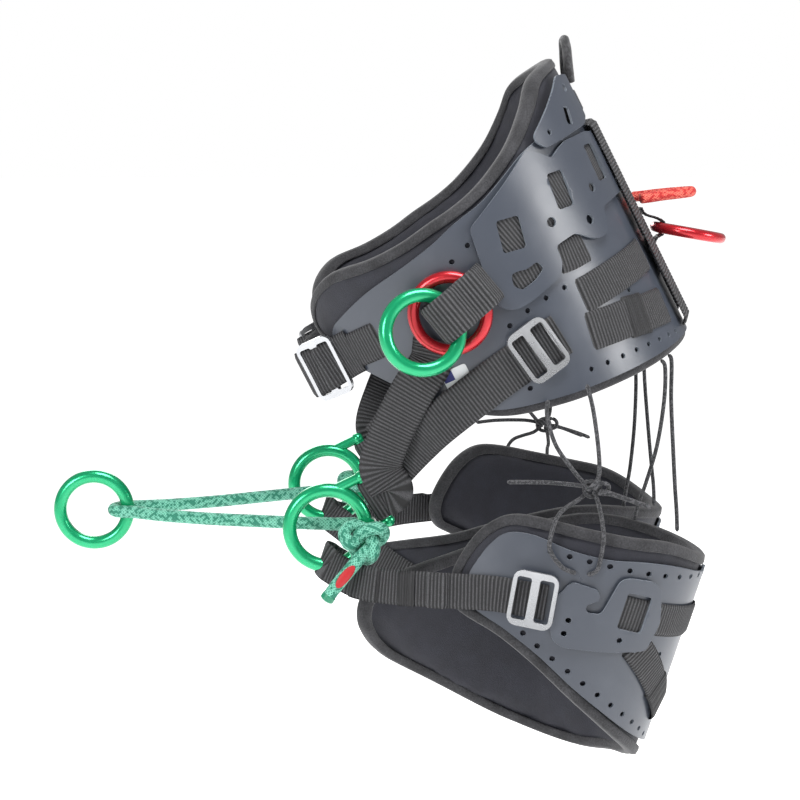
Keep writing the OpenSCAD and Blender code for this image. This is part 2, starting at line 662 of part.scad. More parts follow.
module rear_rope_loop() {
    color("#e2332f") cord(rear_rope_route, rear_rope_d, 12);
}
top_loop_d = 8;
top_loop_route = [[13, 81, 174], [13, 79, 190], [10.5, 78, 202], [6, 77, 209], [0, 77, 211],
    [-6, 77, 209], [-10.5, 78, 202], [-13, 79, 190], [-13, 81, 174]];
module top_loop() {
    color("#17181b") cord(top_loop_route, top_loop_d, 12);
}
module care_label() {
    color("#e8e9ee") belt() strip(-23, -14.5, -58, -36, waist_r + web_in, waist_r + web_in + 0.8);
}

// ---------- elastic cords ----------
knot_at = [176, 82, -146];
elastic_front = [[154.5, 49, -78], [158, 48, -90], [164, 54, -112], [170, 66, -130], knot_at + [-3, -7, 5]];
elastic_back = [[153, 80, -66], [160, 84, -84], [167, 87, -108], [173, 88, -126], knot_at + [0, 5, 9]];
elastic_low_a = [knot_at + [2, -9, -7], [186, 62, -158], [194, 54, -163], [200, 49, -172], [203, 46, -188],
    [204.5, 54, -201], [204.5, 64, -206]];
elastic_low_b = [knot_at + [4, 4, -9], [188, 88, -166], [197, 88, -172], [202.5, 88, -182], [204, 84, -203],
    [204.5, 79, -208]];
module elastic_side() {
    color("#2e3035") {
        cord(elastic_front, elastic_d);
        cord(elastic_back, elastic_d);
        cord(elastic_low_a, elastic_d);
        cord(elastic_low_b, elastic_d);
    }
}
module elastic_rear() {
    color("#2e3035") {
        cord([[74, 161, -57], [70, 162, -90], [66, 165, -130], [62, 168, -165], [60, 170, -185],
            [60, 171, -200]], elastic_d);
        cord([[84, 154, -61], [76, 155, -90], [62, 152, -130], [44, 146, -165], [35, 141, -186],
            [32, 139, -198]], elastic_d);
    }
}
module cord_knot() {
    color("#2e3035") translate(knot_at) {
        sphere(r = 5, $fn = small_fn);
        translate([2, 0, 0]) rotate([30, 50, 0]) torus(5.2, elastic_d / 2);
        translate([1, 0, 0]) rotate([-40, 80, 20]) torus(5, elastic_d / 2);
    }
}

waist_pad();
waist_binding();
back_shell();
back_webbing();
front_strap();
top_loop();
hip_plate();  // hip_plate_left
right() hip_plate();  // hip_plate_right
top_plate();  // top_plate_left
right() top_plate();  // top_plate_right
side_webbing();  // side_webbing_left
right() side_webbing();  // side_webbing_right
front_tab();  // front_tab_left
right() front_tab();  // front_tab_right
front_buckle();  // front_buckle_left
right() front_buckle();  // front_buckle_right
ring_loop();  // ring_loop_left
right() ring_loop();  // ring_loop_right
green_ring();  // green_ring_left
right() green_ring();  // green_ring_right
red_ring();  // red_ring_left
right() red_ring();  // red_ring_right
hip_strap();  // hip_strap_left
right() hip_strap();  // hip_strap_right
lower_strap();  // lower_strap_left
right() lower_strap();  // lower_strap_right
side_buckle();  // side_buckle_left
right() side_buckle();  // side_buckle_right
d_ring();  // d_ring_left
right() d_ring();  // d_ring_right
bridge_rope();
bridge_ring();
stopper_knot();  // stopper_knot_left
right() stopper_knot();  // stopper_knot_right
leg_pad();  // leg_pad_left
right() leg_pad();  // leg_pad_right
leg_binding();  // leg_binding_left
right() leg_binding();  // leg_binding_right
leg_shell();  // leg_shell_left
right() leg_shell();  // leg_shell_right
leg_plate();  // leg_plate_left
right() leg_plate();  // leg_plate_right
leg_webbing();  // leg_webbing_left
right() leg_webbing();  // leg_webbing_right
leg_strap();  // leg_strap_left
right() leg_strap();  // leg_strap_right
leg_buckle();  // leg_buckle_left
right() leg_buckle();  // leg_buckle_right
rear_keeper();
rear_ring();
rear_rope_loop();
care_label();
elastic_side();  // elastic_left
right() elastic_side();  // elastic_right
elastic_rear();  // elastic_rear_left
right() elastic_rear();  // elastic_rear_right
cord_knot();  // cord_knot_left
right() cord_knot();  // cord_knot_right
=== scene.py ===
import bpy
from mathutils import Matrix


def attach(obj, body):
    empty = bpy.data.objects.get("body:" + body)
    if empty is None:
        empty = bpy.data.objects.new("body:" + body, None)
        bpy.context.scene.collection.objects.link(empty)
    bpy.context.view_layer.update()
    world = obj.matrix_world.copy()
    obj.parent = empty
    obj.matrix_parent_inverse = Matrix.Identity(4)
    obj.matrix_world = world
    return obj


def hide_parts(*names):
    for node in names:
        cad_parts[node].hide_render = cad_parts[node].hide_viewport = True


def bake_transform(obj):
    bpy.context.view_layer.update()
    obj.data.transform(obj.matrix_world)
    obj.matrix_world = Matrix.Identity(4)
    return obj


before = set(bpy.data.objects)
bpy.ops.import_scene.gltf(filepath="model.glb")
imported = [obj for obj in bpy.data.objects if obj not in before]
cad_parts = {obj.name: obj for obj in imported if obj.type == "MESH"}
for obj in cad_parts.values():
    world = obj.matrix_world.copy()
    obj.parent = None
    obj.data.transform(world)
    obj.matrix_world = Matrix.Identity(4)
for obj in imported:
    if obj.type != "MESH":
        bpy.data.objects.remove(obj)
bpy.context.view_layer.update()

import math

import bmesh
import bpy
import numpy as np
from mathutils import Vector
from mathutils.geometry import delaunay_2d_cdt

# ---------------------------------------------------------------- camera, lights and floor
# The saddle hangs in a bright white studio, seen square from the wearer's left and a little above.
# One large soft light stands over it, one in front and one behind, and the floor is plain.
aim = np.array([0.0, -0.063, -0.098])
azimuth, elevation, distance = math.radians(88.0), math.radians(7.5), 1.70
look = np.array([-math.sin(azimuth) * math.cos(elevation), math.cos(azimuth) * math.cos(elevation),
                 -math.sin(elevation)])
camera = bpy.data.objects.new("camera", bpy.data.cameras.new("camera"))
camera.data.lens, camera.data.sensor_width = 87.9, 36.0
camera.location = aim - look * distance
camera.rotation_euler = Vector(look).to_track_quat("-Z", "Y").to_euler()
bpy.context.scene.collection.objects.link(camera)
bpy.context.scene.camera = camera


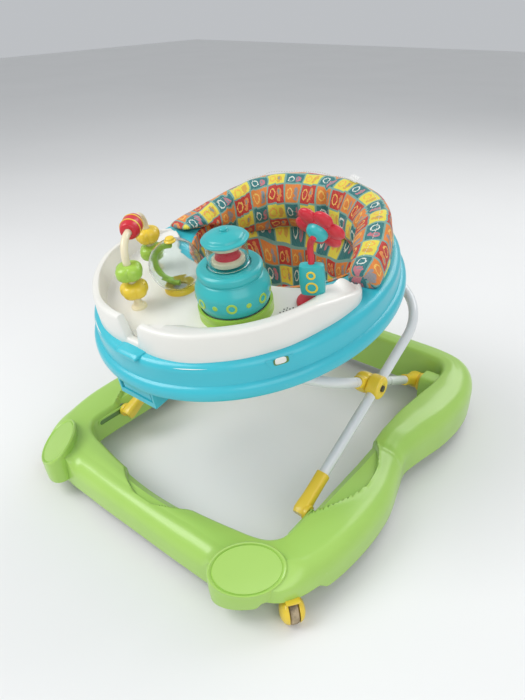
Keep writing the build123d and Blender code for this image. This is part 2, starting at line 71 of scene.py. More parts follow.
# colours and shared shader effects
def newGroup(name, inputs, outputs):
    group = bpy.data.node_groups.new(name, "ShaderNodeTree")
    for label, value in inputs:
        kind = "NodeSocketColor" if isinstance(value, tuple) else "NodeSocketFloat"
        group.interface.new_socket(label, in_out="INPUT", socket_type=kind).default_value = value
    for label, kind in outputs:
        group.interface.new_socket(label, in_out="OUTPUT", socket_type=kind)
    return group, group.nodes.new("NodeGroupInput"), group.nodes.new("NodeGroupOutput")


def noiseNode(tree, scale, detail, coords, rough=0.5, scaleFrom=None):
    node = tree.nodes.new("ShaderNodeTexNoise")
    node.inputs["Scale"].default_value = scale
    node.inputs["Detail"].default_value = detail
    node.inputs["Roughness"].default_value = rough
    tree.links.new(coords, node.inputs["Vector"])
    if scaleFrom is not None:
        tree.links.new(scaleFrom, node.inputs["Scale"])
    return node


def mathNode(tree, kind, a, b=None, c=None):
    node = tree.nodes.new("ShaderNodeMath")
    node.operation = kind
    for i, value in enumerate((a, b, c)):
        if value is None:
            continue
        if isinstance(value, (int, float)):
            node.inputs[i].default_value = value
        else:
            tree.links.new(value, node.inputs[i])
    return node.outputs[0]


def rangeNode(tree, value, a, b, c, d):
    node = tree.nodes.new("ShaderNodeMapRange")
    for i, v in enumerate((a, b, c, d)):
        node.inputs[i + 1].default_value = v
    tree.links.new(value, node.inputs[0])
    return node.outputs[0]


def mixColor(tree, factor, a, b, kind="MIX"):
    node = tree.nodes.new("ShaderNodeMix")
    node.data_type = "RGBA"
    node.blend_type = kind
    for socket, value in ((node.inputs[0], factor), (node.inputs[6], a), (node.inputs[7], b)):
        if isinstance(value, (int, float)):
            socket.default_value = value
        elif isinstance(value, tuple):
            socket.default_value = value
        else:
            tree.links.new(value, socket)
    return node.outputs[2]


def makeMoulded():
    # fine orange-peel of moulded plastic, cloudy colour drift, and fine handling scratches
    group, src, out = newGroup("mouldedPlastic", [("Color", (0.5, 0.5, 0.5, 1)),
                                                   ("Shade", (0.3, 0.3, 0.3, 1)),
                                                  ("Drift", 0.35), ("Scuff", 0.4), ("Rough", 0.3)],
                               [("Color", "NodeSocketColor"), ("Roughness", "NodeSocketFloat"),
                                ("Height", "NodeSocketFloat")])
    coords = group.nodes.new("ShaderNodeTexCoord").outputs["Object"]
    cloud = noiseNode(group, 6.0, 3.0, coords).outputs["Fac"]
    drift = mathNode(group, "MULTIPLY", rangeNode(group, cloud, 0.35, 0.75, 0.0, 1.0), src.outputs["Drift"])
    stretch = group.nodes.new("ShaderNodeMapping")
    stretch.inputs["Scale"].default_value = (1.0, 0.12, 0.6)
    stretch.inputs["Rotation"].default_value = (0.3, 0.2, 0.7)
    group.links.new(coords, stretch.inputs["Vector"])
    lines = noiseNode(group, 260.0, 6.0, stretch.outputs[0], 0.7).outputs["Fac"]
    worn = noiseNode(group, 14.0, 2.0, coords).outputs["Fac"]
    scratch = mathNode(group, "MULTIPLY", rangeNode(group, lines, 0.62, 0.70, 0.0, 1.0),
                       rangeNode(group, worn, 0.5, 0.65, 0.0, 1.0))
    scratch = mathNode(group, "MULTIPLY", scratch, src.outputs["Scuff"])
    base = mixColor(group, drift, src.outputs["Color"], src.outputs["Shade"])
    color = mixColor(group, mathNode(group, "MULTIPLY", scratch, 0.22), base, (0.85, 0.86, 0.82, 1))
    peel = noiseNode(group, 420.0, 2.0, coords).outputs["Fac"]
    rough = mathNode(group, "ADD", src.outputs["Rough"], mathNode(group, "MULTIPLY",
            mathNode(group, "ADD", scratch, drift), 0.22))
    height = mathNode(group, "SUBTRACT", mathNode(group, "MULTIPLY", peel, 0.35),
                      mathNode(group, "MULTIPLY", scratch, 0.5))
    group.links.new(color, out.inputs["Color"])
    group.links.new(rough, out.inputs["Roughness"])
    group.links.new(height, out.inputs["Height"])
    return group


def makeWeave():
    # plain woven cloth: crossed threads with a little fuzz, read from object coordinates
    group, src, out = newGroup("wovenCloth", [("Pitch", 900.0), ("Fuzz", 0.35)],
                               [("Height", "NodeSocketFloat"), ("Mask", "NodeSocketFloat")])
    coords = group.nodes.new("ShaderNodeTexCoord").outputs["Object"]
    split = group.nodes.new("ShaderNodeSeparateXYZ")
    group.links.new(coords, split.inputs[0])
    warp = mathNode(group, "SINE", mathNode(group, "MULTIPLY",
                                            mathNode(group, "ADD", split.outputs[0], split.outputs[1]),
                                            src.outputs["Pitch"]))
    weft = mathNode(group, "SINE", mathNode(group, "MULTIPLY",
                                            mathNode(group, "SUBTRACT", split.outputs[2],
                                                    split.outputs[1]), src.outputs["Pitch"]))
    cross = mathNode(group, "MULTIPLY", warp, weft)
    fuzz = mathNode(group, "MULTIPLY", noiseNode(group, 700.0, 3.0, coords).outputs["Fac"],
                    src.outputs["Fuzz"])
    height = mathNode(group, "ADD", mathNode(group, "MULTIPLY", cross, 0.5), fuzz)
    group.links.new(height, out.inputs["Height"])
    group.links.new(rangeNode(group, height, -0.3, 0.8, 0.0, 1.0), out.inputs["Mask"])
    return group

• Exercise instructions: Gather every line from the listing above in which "imported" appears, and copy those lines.

• Answer to this task:
imported = [obj for obj in bpy.data.objects if obj not in before]
cad_parts = {obj.name: obj for obj in imported if obj.type == "MESH"}
for obj in imported:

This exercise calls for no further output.